The Internal Revenue Service released a report on how much revenue the government misses out on due to illegally unpaid taxes. According to their estimates, the figure for 2006 was around $450 billion, with 17 percent of taxes going unpaid. Around $65 billion of the unpaid taxes are recovered through enforcement, leaving a net tax gap of $385 billion. As Salvatore Babones points out, it is the wealthy who are primarily to blame for these unpaid taxes and the deficits they help cause. After all, normal workers have their earnings reported to the IRS by their employers and have their taxes withheld, making tax avoidance very difficult.

Even though withholding and reporting has been shown to reduce tax avoidance, Congress has been reluctant to require either for the kinds of income wealthier Americans generally collect. When Congress passed a law to withhold interest income, they repealed it almost immediately as the investor class cried out in horror. Congress might also reduce tax avoidance through increasing IRS enforcement; instead, Congress continues to cut the IRS enforcement budget. In 2012, they cut the enforcement budget by $193 million, and the overall IRS budget by 2.5 percent. In real terms, Congress has cut IRS staffing by one-third since 1990. All these cuts have taken place despite the fact that the IRS estimates every dollar spent on enforcement delivers $4 to $5 more in extra revenue, and delivers even more savings when spent on other things like modernization improvements (e.g. moving more and more taxes online).

The amount lost from lack of enforcement is not small either. To put it in context, the debt-ceiling debacle last summer that nearly shut down the government ultimately resulted in a deficit-reduction plan that cut spending by $2.1 trillion over the next decade. If the annual tax gap remains at the 2006 number of $385 billion per year, that is equivalent to $3.85 trillion of foregone revenue over the course of a decade. As the IRS undergoes more cuts however, that number will likely increase. If we recovered only half of those illegally unpaid taxes, we would reduce the deficit by about as much as the deficit reduction deal that nearly brought the country to a halt.

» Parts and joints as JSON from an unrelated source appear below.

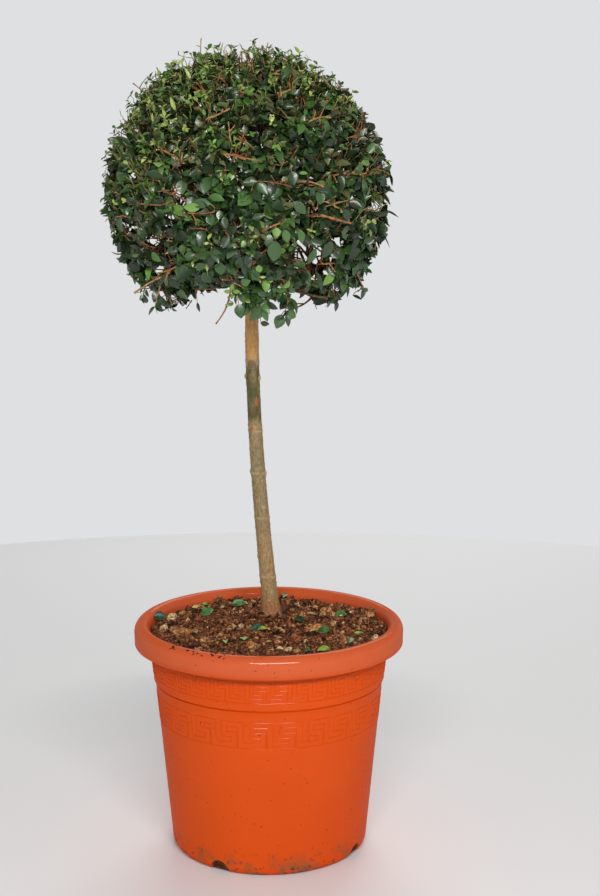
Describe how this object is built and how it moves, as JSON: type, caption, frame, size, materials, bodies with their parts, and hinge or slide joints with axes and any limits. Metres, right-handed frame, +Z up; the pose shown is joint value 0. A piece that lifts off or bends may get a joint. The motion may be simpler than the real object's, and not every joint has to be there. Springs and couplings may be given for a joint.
{
  "type": "standard topiary in a pot",
  "caption": "Clipped ball of small evergreen leaves on one bare leaning stem, planted in a round tapered plastic pot with a rolled rim.",
  "frame": {"origin": "centre of the pot's flat underside, where the pot stands on the ground", "axes": "+Z up along the pot's axis and the plant's height; front, as pictured, towards -Y; +X to the viewer's right"},
  "size_m": [0.2851, 0.3041, 0.7831],
  "materials": {
    "pot_plastic": "satin",
    "compost": "matte",
    "bark": "matte",
    "foliage": "satin"
  },
  "bodies": {
    "root": {"pot": "pot_plastic", "compost": "compost", "trunk": "bark", "bough_right": "bark", "bough_back_right": "bark", "bough_back": "bark", "bough_left": "bark", "bough_front_left": "bark", "bough_front": "bark", "foliage_right": "foliage", "foliage_back_right": "foliage", "foliage_back": "foliage", "foliage_left": "foliage", "foliage_front_left": "foliage", "foliage_front": "foliage", "foliage_top": "foliage"}
  },
  "joints": []
}
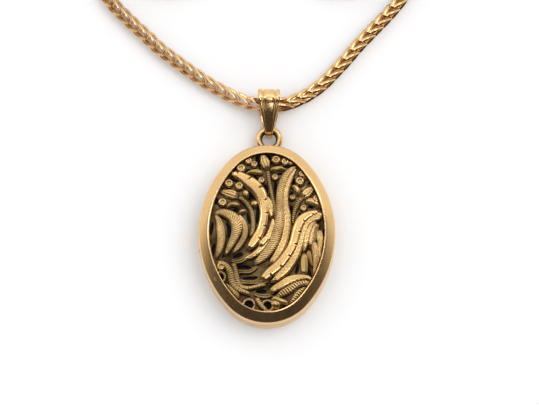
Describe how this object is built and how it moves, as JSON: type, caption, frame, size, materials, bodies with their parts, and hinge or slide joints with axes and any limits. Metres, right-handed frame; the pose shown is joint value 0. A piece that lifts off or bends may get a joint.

So the important question becomes why doesn’t the Congress do so? What serious arguments could be mounted against beefing up enforcement, which increases compliance with tax laws and reduces the deficit? Unless you think that the IRS numbers on the payoff of increased enforcement are fake, there are no legitimate reasons someone would oppose increasing enforcement, and in fact support decreasing enforcement through cuts as the Congress has. I suspect — as their track record indicates — those on the right do not care if the wealthy avoid paying taxes. They spend almost all their legislative effort trying to reduce the taxes of the rich; so it makes perfect sense that they would pursue that aim in ways other than statutory changes.

Just remember that the next time a deficit discussion fires up. Like commentators have rightly pointed out time and time again, conservatives in the United States are not actually interested in reducing the deficit per se. Their movement is after all the one of the starve the beast strategy. Even their pretend allegiance to rule of law — the one they are so adamant about when it comes to illegal immigration — is not enough to overwhelm their hatred of tax collection. Legally or illegally, conservatives seem pretty singularly focused on collecting as little revenue from the wealthy as possible, and lax tax enforcement is one of the ways they are succeeding in doing so.